Il serait indécent de voir en cette « guerre de trop » une opportunité. Plus de deux mille morts, dont des dizaines de journalistes et de secouristes ; plus d’un million de Libanais déplacés ; des villages entiers rasés… Tel est le bilan, jusqu’à maintenant, de la barbarie criminelle de la machine de guerre israélienne. Pourtant, et au prix d’un certain cynisme, il serait malhonnête de ne pas reconnaître l’ouverture posée par ce ventre à terre final du système d’après-guerre libanais. Et cette ouverture repose sur l’effondrement d’un mythe : la dissuasion du Hezbollah. Quelle que soit l’issue de la guerre, il est tenu pour acquis qu’Israël et le monde occidental n’accepteront plus une milice à même de menacer, aujourd’hui et dans l’avenir, la sécurité d’Israël. Sur le plan interne, l’effondrement de ce mythe est tout aussi structurant. Les Libanais ont non seulement été témoins de l’incapacité du Hezbollah à les protéger, ils ont aussi mesuré la dangerosité de son projet qui a mené et qui aurait mené inévitablement à la guerre face à un État aussi belliqueux et assassin qu’Israël.
Face à cette nouvelle donne, interne et externe, une opportunité de sauvetage émerge.
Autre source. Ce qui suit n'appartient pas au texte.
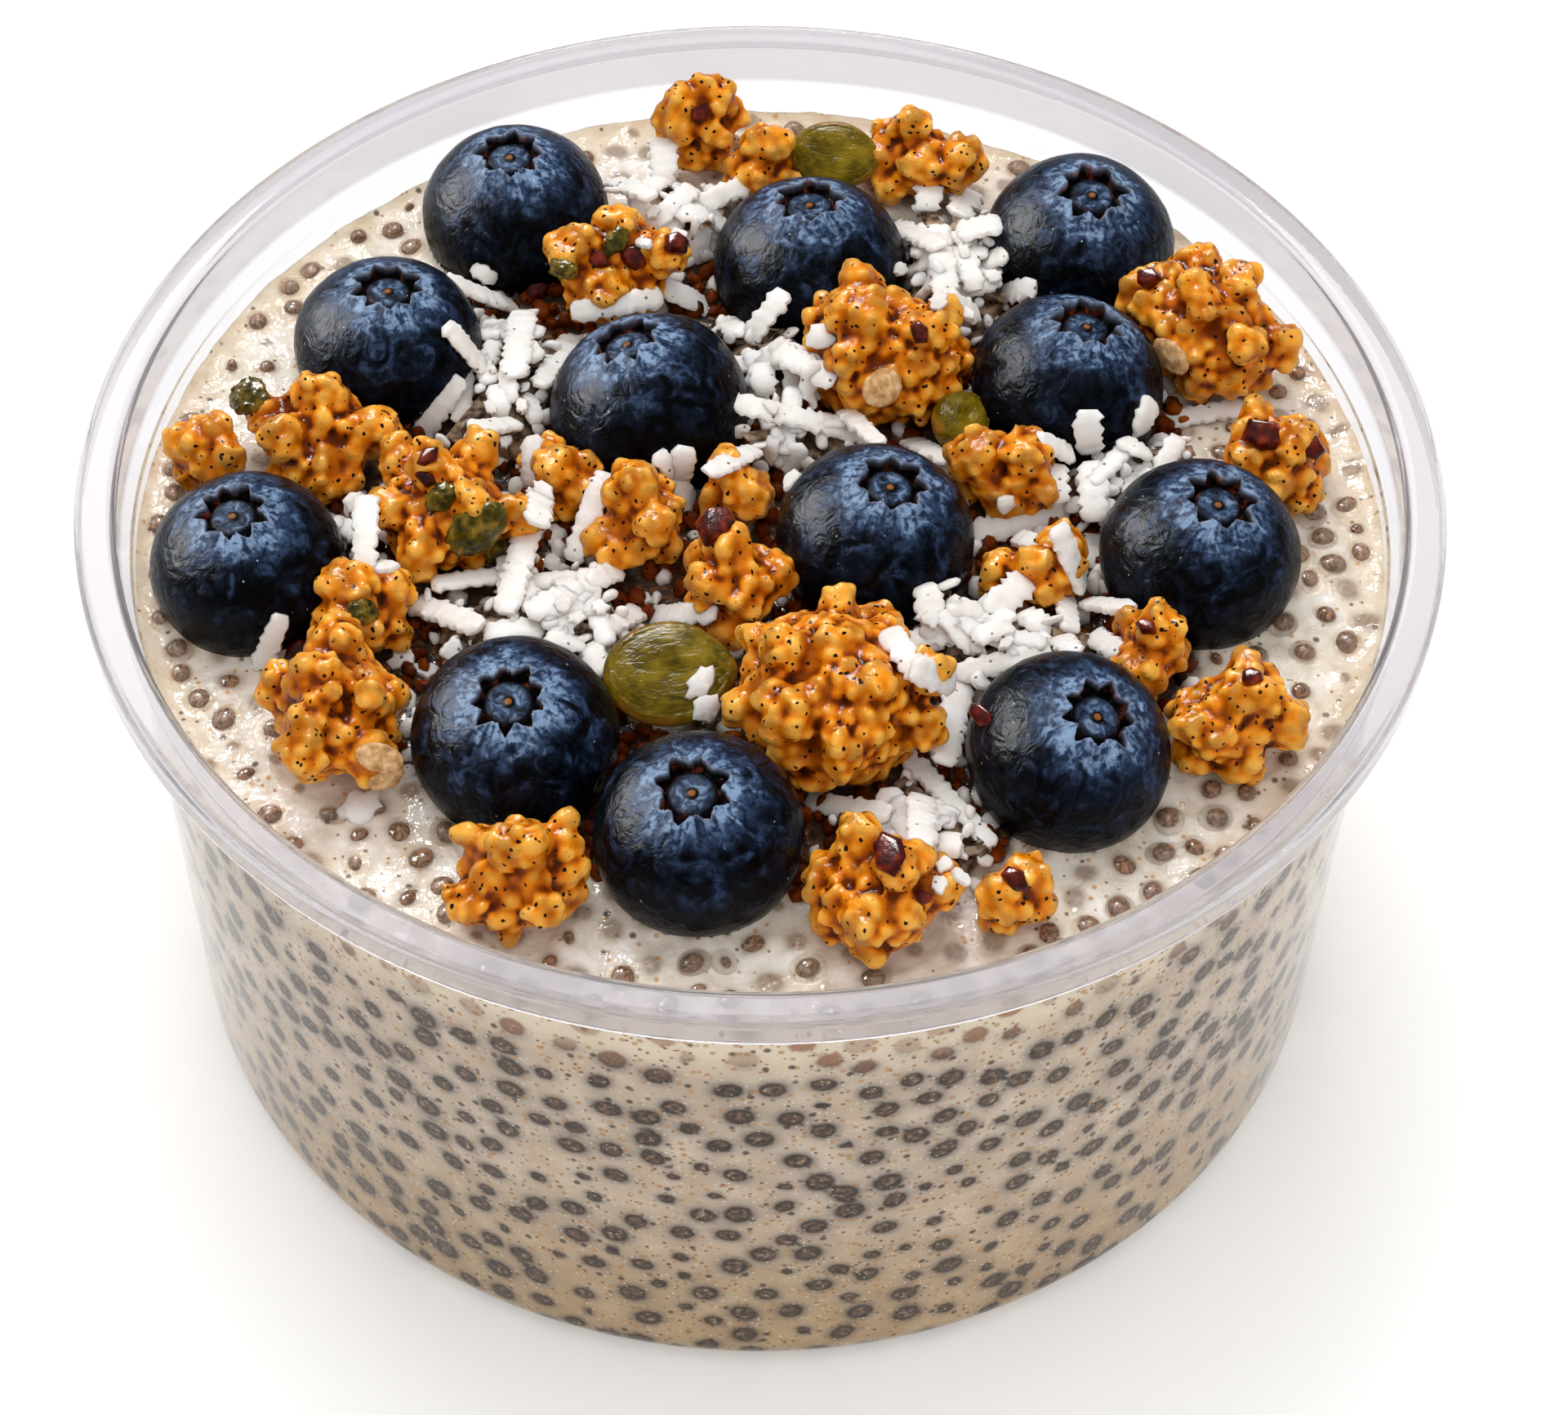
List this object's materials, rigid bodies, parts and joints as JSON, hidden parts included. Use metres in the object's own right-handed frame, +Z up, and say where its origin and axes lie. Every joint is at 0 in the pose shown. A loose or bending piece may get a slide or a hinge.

Mais celle-ci doit être basée sur des constantes solides pour éviter un effondrement total de l’édifice libanais. La première de ces constantes est la nécessité de l’émergence d’un État moderne. Et avec elle, la nécessité de se débarrasser de toutes les pratiques ayant abouti au non-État actuel. Car au Liban, l’absence d’État est un véritable choix politique et non la résultante d’un hasard ou la funeste conséquence d’une agression externe ou des agissements d’une seule composante politique, en l’occurrence le Hezbollah. À la fin de la guerre civile, les responsables libanais ont fait le choix délibéré de perpétuer la guerre par des moyens pacifiques, et les Libanais s’en sont très largement accommodés jusqu’à récemment, c’est-à-dire jusqu’à octobre 2019.
La nécessité d’aborder la reconstruction d’un édifice national dans un esprit rassembleur, sans vainqueur ni vaincu, s’impose comme une deuxième constante. Après les dominations successives des chrétiens et des sunnites, voilà l’ère chiite qui amorce son déclin en ce qui pourrait annoncer la fin d’un cycle de domination communautaire qui, s’il est bien géré, pourrait mener à la construction d’un État. À défaut, on aura droit à des frustrations et à des appétits revanchards qui, de part et d’autre, pourront mener au conflit interne tant redouté.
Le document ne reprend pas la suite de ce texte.